= WORK INSTRUCTIONS =
Could you transcribe the material below exactly, without leaving out a single line?

## Start

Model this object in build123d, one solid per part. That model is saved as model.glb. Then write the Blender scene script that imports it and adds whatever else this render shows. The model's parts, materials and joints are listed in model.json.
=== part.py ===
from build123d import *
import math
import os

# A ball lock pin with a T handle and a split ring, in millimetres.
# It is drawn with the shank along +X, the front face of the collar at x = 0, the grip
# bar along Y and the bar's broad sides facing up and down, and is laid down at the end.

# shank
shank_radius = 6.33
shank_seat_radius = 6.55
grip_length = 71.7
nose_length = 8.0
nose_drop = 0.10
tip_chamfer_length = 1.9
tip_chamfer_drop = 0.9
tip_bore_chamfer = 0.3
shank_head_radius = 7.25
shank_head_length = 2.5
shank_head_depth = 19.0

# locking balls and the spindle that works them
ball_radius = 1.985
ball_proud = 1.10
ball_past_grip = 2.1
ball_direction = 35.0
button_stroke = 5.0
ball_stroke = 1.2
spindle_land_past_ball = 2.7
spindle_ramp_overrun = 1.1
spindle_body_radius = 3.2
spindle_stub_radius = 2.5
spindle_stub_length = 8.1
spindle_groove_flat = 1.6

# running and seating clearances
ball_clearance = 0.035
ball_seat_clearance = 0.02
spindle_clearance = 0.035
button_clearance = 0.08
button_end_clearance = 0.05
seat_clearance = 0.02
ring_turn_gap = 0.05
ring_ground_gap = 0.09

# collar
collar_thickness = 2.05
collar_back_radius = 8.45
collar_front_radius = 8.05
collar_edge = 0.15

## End

= THE RESULT =
Model this object in build123d, one solid per part. That model is saved as model.glb. Then write the Blender scene script that imports it and adds whatever else this render shows. The model's parts, materials and joints are listed in model.json.
=== part.py ===
from build123d import *
import math
import os

# A ball lock pin with a T handle and a split ring, in millimetres.
# It is drawn with the shank along +X, the front face of the collar at x = 0, the grip
# bar along Y and the bar's broad sides facing up and down, and is laid down at the end.

# shank
shank_radius = 6.33
shank_seat_radius = 6.55
grip_length = 71.7
nose_length = 8.0
nose_drop = 0.10
tip_chamfer_length = 1.9
tip_chamfer_drop = 0.9
tip_bore_chamfer = 0.3
shank_head_radius = 7.25
shank_head_length = 2.5
shank_head_depth = 19.0

# locking balls and the spindle that works them
ball_radius = 1.985
ball_proud = 1.10
ball_past_grip = 2.1
ball_direction = 35.0
button_stroke = 5.0
ball_stroke = 1.2
spindle_land_past_ball = 2.7
spindle_ramp_overrun = 1.1
spindle_body_radius = 3.2
spindle_stub_radius = 2.5
spindle_stub_length = 8.1
spindle_groove_flat = 1.6

# running and seating clearances
ball_clearance = 0.035
ball_seat_clearance = 0.02
spindle_clearance = 0.035
button_clearance = 0.08
button_end_clearance = 0.05
seat_clearance = 0.02
ring_turn_gap = 0.05
ring_ground_gap = 0.09

# collar
collar_thickness = 2.05
collar_back_radius = 8.45
collar_front_radius = 8.05
collar_edge = 0.15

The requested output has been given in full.